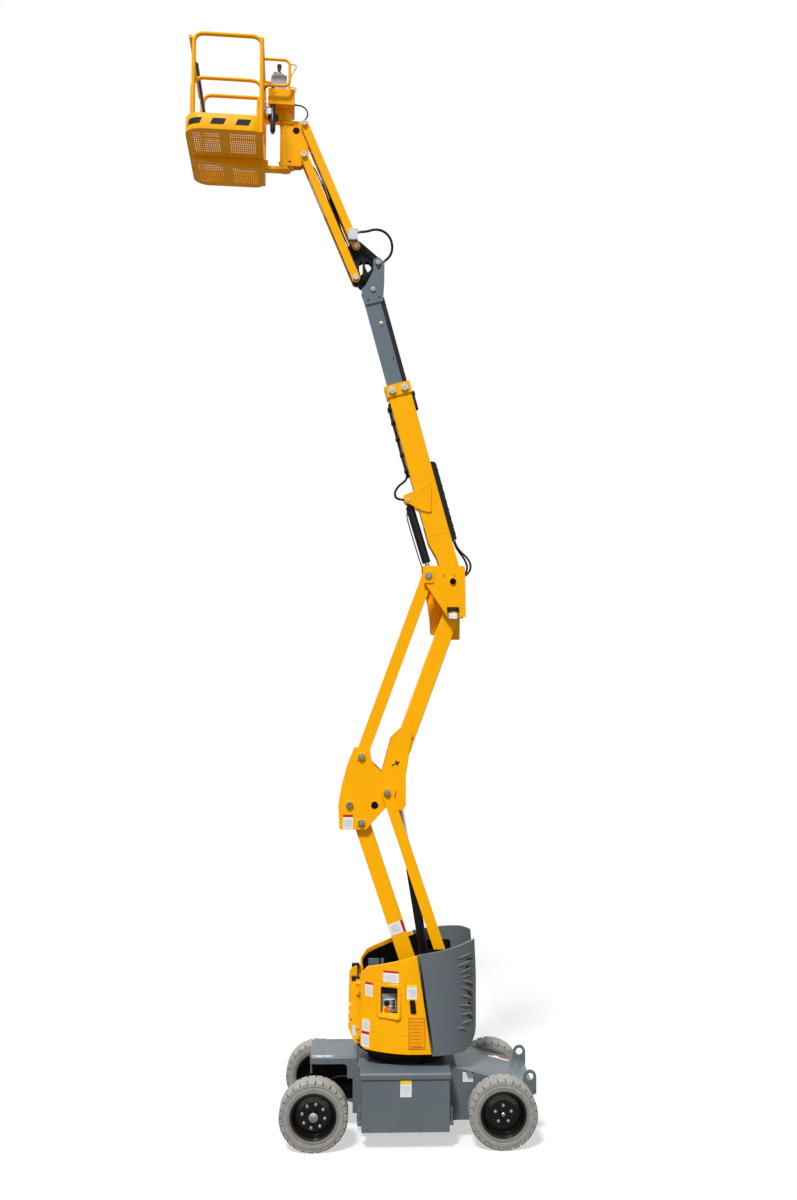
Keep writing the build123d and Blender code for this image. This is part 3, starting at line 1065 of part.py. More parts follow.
# ================================================================ cylinders
CYLINDERS = {
    # name: (barrel hinge, rod eye, barrel length, barrel radius, rod radius, eye half width)
    "riser": (riser_base, riser_eye, 1290.0, 42.0, 24.0, 30.0),
    "boom": (boom_cylinder_top, boom_eye, 610.0, 40.0, 21.0, 24.0),
    "jib": (jib_base, jib_eye, 740.0, 33.0, 18.0, 24.0),
}
cylinders = {}
for cylinder_name, (hinge, eye, barrel_length, barrel_radius, rod_radius, eye_half) in CYLINDERS.items():
    length = hypot(eye[0] - hinge[0], eye[1] - hinge[1])
    angle = degrees(atan2(eye[1] - hinge[1], eye[0] - hinge[0]))
    with BuildPart() as barrel:
        with BuildSketch(arm_section(hinge, angle, 56)):
            Circle(barrel_radius)
        extrude(amount=barrel_length - 56)
        with BuildSketch(arm_section(hinge, angle, 0)):
            Rectangle(2 * eye_half, 50)
        extrude(amount=60)
        disc(hinge, 34, eye_half, -eye_half)
        with BuildSketch(arm_section(hinge, angle, 76)):
            Circle(rod_radius + PIN_GAP)
        extrude(amount=barrel_length, mode=Mode.SUBTRACT)
        bore(hinge, CYLINDER_PIN[cylinder_name] + PIN_GAP)
    barrel.part.label = f"{cylinder_name}_cylinder_barrel"
    with BuildPart() as rod:
        with BuildSketch(arm_section(hinge, angle, length - barrel_length + 70)):
            Circle(rod_radius)
        extrude(amount=barrel_length - 70 - 20)
        disc(eye, 30, eye_half, -eye_half)
    rod.part.label = f"{cylinder_name}_cylinder_rod"
    cylinders[cylinder_name] = (barrel, rod)

# ================================================================ hoses
hoses = {}
for hose_name, route, hose_radius in (("jib_hose", jib_route, JIB_HOSE_RADIUS),
                                      ("root_hose_left", root_routes["left"], ROOT_HOSE_RADIUS),
                                      ("root_hose_right", root_routes["right"], ROOT_HOSE_RADIUS),
                                      ("console_hose", console_route, CONSOLE_HOSE_RADIUS)):
    bends = corner_radii(route)
    with BuildPart() as hose:
        with BuildLine() as path:
            FilletPolyline(*route, radius=bends)
        wire = path.wires()[0]
        with BuildSketch(Plane(origin=wire @ 0, z_dir=wire % 0)):
            Circle(hose_radius)
        sweep(path=wire)
    hose.part.label = hose_name
    hoses[hose_name] = hose
    print(hose_name, "length", round(wire.length), "bends", [round(bend) for bend in bends])

# ================================================================ platform
def rail(points, bend, radius=RAIL):
    """A bent round tube through 3D points."""
    with BuildLine() as path:
        if len(points) == 2:
            Line(*points)
        else:
            FilletPolyline(*points, radius=bend)
    wire = path.wires()[0]
    with BuildSketch(Plane(origin=wire @ 0, z_dir=wire % 0)) as section:
        Circle(radius)
    sweep(section.sketch, path=wire)


def floor_plan(inset=0.0):
    """The platform's plan: large round corners in front, small ones at the rear."""
    with BuildSketch(mode=Mode.PRIVATE) as plan:
        with Locations((basket_x, 0)):
            sheet = Rectangle(BASKET_LENGTH - 2 * inset, BASKET_WIDTH - 2 * inset)
        ends = sheet.vertices().group_by(Axis.X)
        fillet(ends[-1], FRONT_CORNER - inset)
        fillet(ends[0], REAR_CORNER - inset)
    return plan.sketch


floor_top = floor_bottom + FLOOR_SHEET
rear_x = basket_x - BASKET_LENGTH / 2
front_x = basket_x + BASKET_LENGTH / 2
rail_y = BASKET_WIDTH / 2 - RAIL - RAIL_INSET
post_rear = rear_x + POST_INSET
post_front = front_x - FRONT_POST_INSET
rail_top = floor_top + RAIL_HEIGHT - RAIL
rail_mid = floor_top + MID_HEIGHT
guard_top = rail_top - GUARD_DROP

with BuildPart() as basket_floor:
    extrude(floor_plan().moved(Location((0, 0, floor_bottom))), amount=TOE_HEIGHT)
    extrude(floor_plan(TOE_SHEET).moved(Location((0, 0, floor_top))), amount=TOE_HEIGHT, mode=Mode.SUBTRACT)
basket_floor.part.label = "basket_floor"

with BuildPart() as basket_rails:
    for sign in (1, -1):
        y = sign * rail_y
        rail([(post_rear, y, floor_top), (post_rear, y, rail_top), (post_front, y, rail_top),
              (post_front, y, floor_top)], TOP_BEND)
        # middle rail: both ends curve down to the floor
        rail([(post_rear + MID_INSET, y, floor_top), (post_rear + MID_INSET, y, rail_mid),
              (post_front - MID_INSET, y, rail_mid), (post_front - MID_INSET, y, floor_top)],
             MID_BEND, RAIL - 2)
        for post, inward in ((post_rear, 1), (post_front, -1)):
            rail([(post, y, rail_mid - MID_BEND), (post + inward * MID_INSET, y, rail_mid - MID_BEND)], 0, RAIL - 6)
    y = rail_y
    rail([(post_front, -y, rail_top - TOP_BEND - 10), (post_front, y, rail_top - TOP_BEND - 10)], 0, RAIL - 2)
    for level in (rail_mid, guard_top):
        rail([(post_rear, -y, level), (post_rear, y, level)], 0, RAIL - 3)
    # guard loops beside the controls, each on an upright between the rear rails
    for sign in (1, -1):
        y = sign * GUARD_Y
        rail([(post_rear, y, rail_mid), (post_rear, y, guard_top)], 0, RAIL - 6)
        rail([(post_rear, y, guard_top), (post_rear - GUARD_REACH, y, guard_top),
              (post_rear - GUARD_REACH, y, guard_top - GUARD_HEIGHT), (post_rear, y, guard_top - GUARD_HEIGHT)],
             GUARD_BEND, RAIL - 6)
basket_rails.part.label = "basket_rails"

with BuildPart() as gate_bar:
    y = rail_y - RAIL - SEAT_GAP
    rail([(post_front, -y, rail_mid), (post_front, y, rail_mid)], 0, RAIL - 2)
gate_bar.part.label = "gate_bar"

with BuildPart() as basket_support:
    # arm under the floor
    with BuildSketch(Plane.XY.offset(turn_bottom - SUPPORT_GAP - SUPPORT_ARM)):
        with Locations((turn_x, 0)):
            Circle(TURN_RADIUS)
        with Locations(((turn_x + rear_x + 20) / 2, 0)):
            Rectangle(rear_x + 20 - turn_x, SUPPORT_WIDTH)
    extrude(amount=SUPPORT_ARM)
    # tapering cross member below the floor
    plate([(rear_x - 40, floor_bottom), (front_x - 40, floor_bottom), (front_x - 40, floor_bottom - 24),
           (rear_x + 60, turn_bottom - SUPPORT_GAP - SUPPORT_ARM),
           (rear_x - 40, turn_bottom - SUPPORT_GAP - SUPPORT_ARM)], 35, 70)
    with BuildSketch(Plane.XY.offset(turn_bottom - SUPPORT_GAP - SUPPORT_ARM)):
        with Locations((turn_x, 0)):
            Circle(TURN_SHAFT)
    extrude(amount=turn_top - turn_bottom + SUPPORT_GAP + SUPPORT_ARM + 40)
    # upper arm with the box beam under the controls
    with BuildSketch(Plane.XY.offset(turn_top + SUPPORT_GAP)):
        with Locations((turn_x, 0)):
            Circle(TURN_RADIUS)
        with Locations(((turn_x + post_rear) / 2, 0)):
            Rectangle(post_rear - turn_x, SUPPORT_WIDTH)
    extrude(amount=UPPER_SUPPORT)
    with BuildSketch(Plane.XY.offset(turn_top + SUPPORT_GAP + UPPER_SUPPORT)):
        with Locations((turn_x + (BEAM_FRONT - BEAM_REAR) / 2, 0)):
            RectangleRounded(BEAM_FRONT + BEAM_REAR, BEAM_WIDTH, 12)
    extrude(amount=BEAM_HEIGHT)
    beam_gland = Vector(*console_route[0])
    swing = radians(-PLATFORM_YAW)
    mouth = [turn_x + (beam_gland.X - turn_x) * cos(swing) - beam_gland.Y * sin(swing),
             (beam_gland.X - turn_x) * sin(swing) + beam_gland.Y * cos(swing), beam_gland.Z]
    mouth[0] += SEAT_GAP
    gland(mouth, (mouth[0] - 40, mouth[1], mouth[2]), CONSOLE_HOSE_RADIUS)
basket_support.part.label = "basket_support"

with BuildPart() as control_console:
    console_foot = turn_top + SUPPORT_GAP + UPPER_SUPPORT + BEAM_HEIGHT
    with BuildSketch(side(CONSOLE_WIDTH / 2)):
        with BuildLine():
            Polyline((turn_x + CONSOLE_REAR, console_foot), (turn_x + CONSOLE_FRONT, console_foot),
                     (turn_x + CONSOLE_FRONT, console_foot + CONSOLE_HEIGHT - 60))
            ThreePointArc((turn_x + CONSOLE_FRONT, console_foot + CONSOLE_HEIGHT - 60),
                          (turn_x + CONSOLE_FRONT - 30, console_foot + CONSOLE_HEIGHT - 12),
                          (turn_x + CONSOLE_FRONT - 84, console_foot + CONSOLE_HEIGHT))
            Polyline((turn_x + CONSOLE_FRONT - 84, console_foot + CONSOLE_HEIGHT),
                     (turn_x + CONSOLE_REAR, console_foot + CONSOLE_HEIGHT - 34),
                     (turn_x + CONSOLE_REAR, console_foot))
        make_face()
    extrude(amount=CONSOLE_WIDTH)
    # joystick and its gaiter
    stick_x = turn_x + (CONSOLE_REAR + CONSOLE_FRONT) / 2
    for foot, height, radius in ((CONSOLE_HEIGHT - 30, 50, 26), (CONSOLE_HEIGHT, 90, 10),
                                 (CONSOLE_HEIGHT + 60, 52, 18)):
        with BuildSketch(Plane.XY.offset(console_foot + foot)):
            with Locations((stick_x, 60)):
                Circle(radius)
        extrude(amount=height)
control_console.part.label = "control_console"

# ================================================================ export
PLATFORM_PIECES = (basket_floor, basket_rails, gate_bar, basket_support, control_console)
OTHER_PIECES = (
    chassis_frame, slew_ring, front_axle, rear_axle, *steering_knuckles.values(), *tyres.values(),
    *rims.values(), *battery_boxes.values(), *battery_lids.values(), turret_frame, *covers.values(),
    control_panel, nose, counterweight, lower_arm, lower_strut, mid_knuckle, upper_arm, upper_tie,
    top_knuckle, boom_tube, cable_tray, fly_boom, levelling_bracket, junction_box, *jib_bars.values(),
    jib_head, *(piece for pair in cylinders.values() for piece in pair), *hoses.values())

for piece in OTHER_PIECES:
    export_step(piece.part, f"parts/{piece.part.label}.step")

turning_axis = Axis((turn_x, 0, 0), (0, 0, 1))
for piece in PLATFORM_PIECES:
    turned = piece.part.rotate(turning_axis, PLATFORM_YAW)
    turned.label = piece.part.label
    export_step(turned, f"parts/{turned.label}.step")
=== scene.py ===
"""Articulating boom lift: finishes, fasteners, labels, tread and hoses over the CAD frame.

Metres, +X forward, +Y to the left, +Z up, ground at z = 0. Sizes of turned profiles, bolts, blocks,
ridges and labels, and distances along an arm, are in millimetres.
"""
import json
import math

import bmesh
import bpy
from mathutils import Matrix, Vector
from mathutils.bvhtree import BVHTree


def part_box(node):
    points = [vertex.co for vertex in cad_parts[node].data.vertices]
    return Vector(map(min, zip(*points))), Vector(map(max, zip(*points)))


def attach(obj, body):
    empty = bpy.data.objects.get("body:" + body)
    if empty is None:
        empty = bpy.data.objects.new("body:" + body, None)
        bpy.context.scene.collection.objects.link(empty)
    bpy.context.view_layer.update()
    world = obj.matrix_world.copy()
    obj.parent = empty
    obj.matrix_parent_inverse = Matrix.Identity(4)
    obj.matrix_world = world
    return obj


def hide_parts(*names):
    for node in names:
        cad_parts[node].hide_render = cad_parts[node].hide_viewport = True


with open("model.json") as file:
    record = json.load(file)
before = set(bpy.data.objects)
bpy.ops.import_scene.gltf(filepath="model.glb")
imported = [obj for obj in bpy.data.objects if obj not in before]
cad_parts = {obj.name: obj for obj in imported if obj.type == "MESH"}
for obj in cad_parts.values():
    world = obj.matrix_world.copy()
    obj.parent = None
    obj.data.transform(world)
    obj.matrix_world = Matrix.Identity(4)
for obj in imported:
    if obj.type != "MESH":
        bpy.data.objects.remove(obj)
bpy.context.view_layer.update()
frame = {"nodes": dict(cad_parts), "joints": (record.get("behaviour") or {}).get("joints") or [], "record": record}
MM = 0.001
LEFT = Vector((0, 1, 0))
UP = Vector((0, 0, 1))
FORWARD = Vector((1, 0, 0))
PIVOT = {joint["name"]: Vector(joint["pos_m"]) for joint in frame["joints"] if "pos_m" in joint}
SIDES = (("left", 1), ("right", -1))


# ---------------------------------------------------------------- materials
def linear(colour):
    """An sRGB hex colour as linear RGBA."""
    channels = [int(colour[place:place + 2], 16) / 255 for place in (1, 3, 5)]
    return [c / 12.92 if c <= 0.04045 else ((c + 0.055) / 1.055) ** 2.4 for c in channels] + [1.0]


def add(tree, kind, inputs=None, **settings):
    """Adds a node with its settings; an input is a value or the socket that feeds it."""
    made = tree.nodes.new(kind)
    for setting, value in settings.items():
        setattr(made, setting, value)
    for socket, value in (inputs or {}).items():
        if isinstance(value, bpy.types.NodeSocket):
            tree.links.new(value, made.inputs[socket])
        else:
            made.inputs[socket].default_value = value
    return made


def new_material(name):
    """An empty material, its tree and its object coordinates in metres."""
    made = bpy.data.materials.new(name)
    made.use_nodes = True
    made.node_tree.nodes.clear()
    place = add(made.node_tree, "ShaderNodeTexCoord").outputs["Object"]
    return made, made.node_tree, place


def noise(tree, place, size_mm, detail):
    """Mottling whose pattern repeats every size_mm."""
    return add(tree, "ShaderNodeTexNoise",
               {"Vector": place, "Scale": 1000.0 / size_mm, "Detail": detail}).outputs["Fac"]


def mix(tree, factor, first, second):
    """One colour over another."""
    return add(tree, "ShaderNodeMix", {"Factor": factor, "A": first, "B": second},
               data_type="RGBA").outputs["Result"]


def ramp(tree, factor, low, high):
    """A value stretched from low..high to 0..1."""
    return add(tree, "ShaderNodeMapRange", {"Value": factor, "From Min": low, "From Max": high}).outputs[0]


def spread(tree, factor, low, high):
    """A value stretched from 0..1 to low..high."""
    return add(tree, "ShaderNodeMapRange", {"Value": factor, "To Min": low, "To Max": high}).outputs[0]


def times(tree, first, second):
    """The product of two values."""
    return add(tree, "ShaderNodeMath", {0: first, 1: second}, operation="MULTIPLY").outputs[0]


def soft_edge(tree, radius_mm):
    """The normal of a surface whose edges are rounded off."""
    return add(tree, "ShaderNodeBevel", {"Radius": radius_mm * MM}, samples=4).outputs[0]


def relief(tree, edge, grain, strength, depth_mm):
    """A normal with a grain's relief on it."""
    return add(tree, "ShaderNodeBump", {"Height": grain, "Strength": strength, "Distance": depth_mm * MM,
                                        "Normal": edge}).outputs[0]


def finished(made, tree, inputs):
    """A material whose surface is one principled shader."""
    shader = add(tree, "ShaderNodeBsdfPrincipled", inputs)
    add(tree, "ShaderNodeOutputMaterial", {"Surface": shader.outputs[0]})
    return made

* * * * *

For the listing above, identify each line bearing "None".

    if empty is None:
        empty = bpy.data.objects.new("body:" + body, None)
    obj.parent = None
def add(tree, kind, inputs=None, **settings):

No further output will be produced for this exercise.